* [Supplied information]
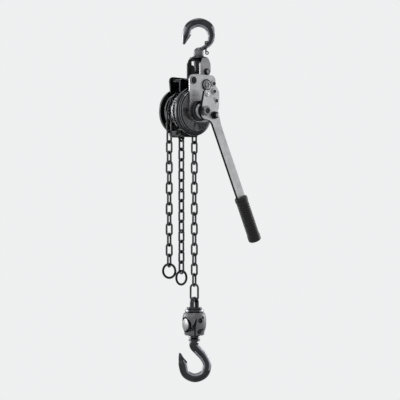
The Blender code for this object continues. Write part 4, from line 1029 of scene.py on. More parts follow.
class HOIST_OT_fasteners(bpy.types.Operator):
    """Stay bolts, pawl pin and yoke bolt with stepped and hexagonal heads"""
    bl_idname = "hoist.fasteners"
    bl_label = "Stays and bolts"

    def execute(self, context):
        for node in STAYS:
            self.add_stay(node, node == "top_stay_bolt")
        self.add_yoke_bolt()
        for node in GUIDE_BOLTS:
            low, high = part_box(node)
            spot, front = axis_of(node), low[1]
            start, end = at_depth(spot, front + 0.0028), at_depth(spot, high[1])
            bar = cylinder("guide_bolt_bar", start, end, GUIDE_BOLT_RADIUS, 28)
            soften(bar, 0.0004)
            head = bolt_head("guide_head", at_depth(spot, front + 0.003), -BACK, 0.0046, 0.003)
            dress(join(f"{node}_hex", [bar, head]), "Forged hook steel", "frame", node)
        return {"FINISHED"}

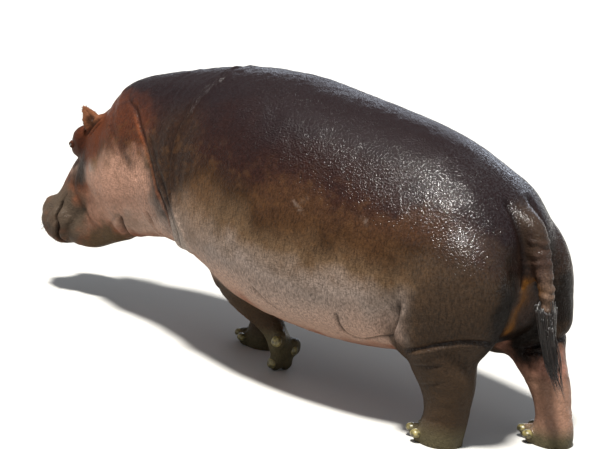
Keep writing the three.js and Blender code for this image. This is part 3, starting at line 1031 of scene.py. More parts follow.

* [Directions for this task] Reproduce the full listing exactly.

* [Written answer]
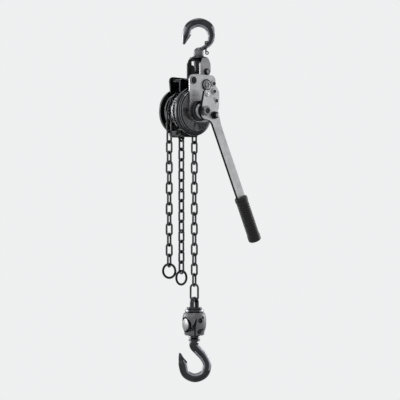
The Blender code for this object continues. Write part 4, from line 1029 of scene.py on. More parts follow.
class HOIST_OT_fasteners(bpy.types.Operator):
    """Stay bolts, pawl pin and yoke bolt with stepped and hexagonal heads"""
    bl_idname = "hoist.fasteners"
    bl_label = "Stays and bolts"

    def execute(self, context):
        for node in STAYS:
            self.add_stay(node, node == "top_stay_bolt")
        self.add_yoke_bolt()
        for node in GUIDE_BOLTS:
            low, high = part_box(node)
            spot, front = axis_of(node), low[1]
            start, end = at_depth(spot, front + 0.0028), at_depth(spot, high[1])
            bar = cylinder("guide_bolt_bar", start, end, GUIDE_BOLT_RADIUS, 28)
            soften(bar, 0.0004)
            head = bolt_head("guide_head", at_depth(spot, front + 0.003), -BACK, 0.0046, 0.003)
            dress(join(f"{node}_hex", [bar, head]), "Forged hook steel", "frame", node)
        return {"FINISHED"}

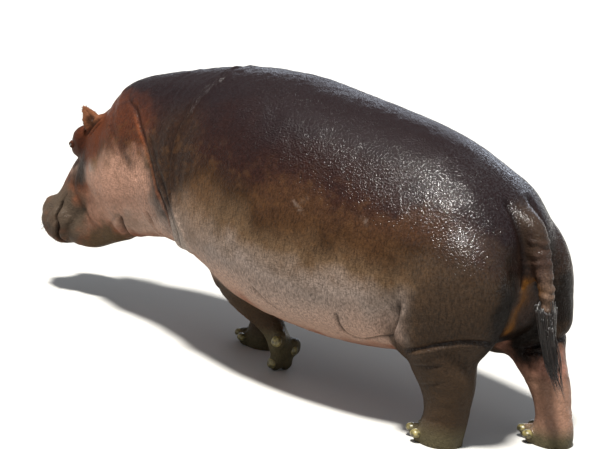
Keep writing the three.js and Blender code for this image. This is part 3, starting at line 1031 of scene.py. More parts follow.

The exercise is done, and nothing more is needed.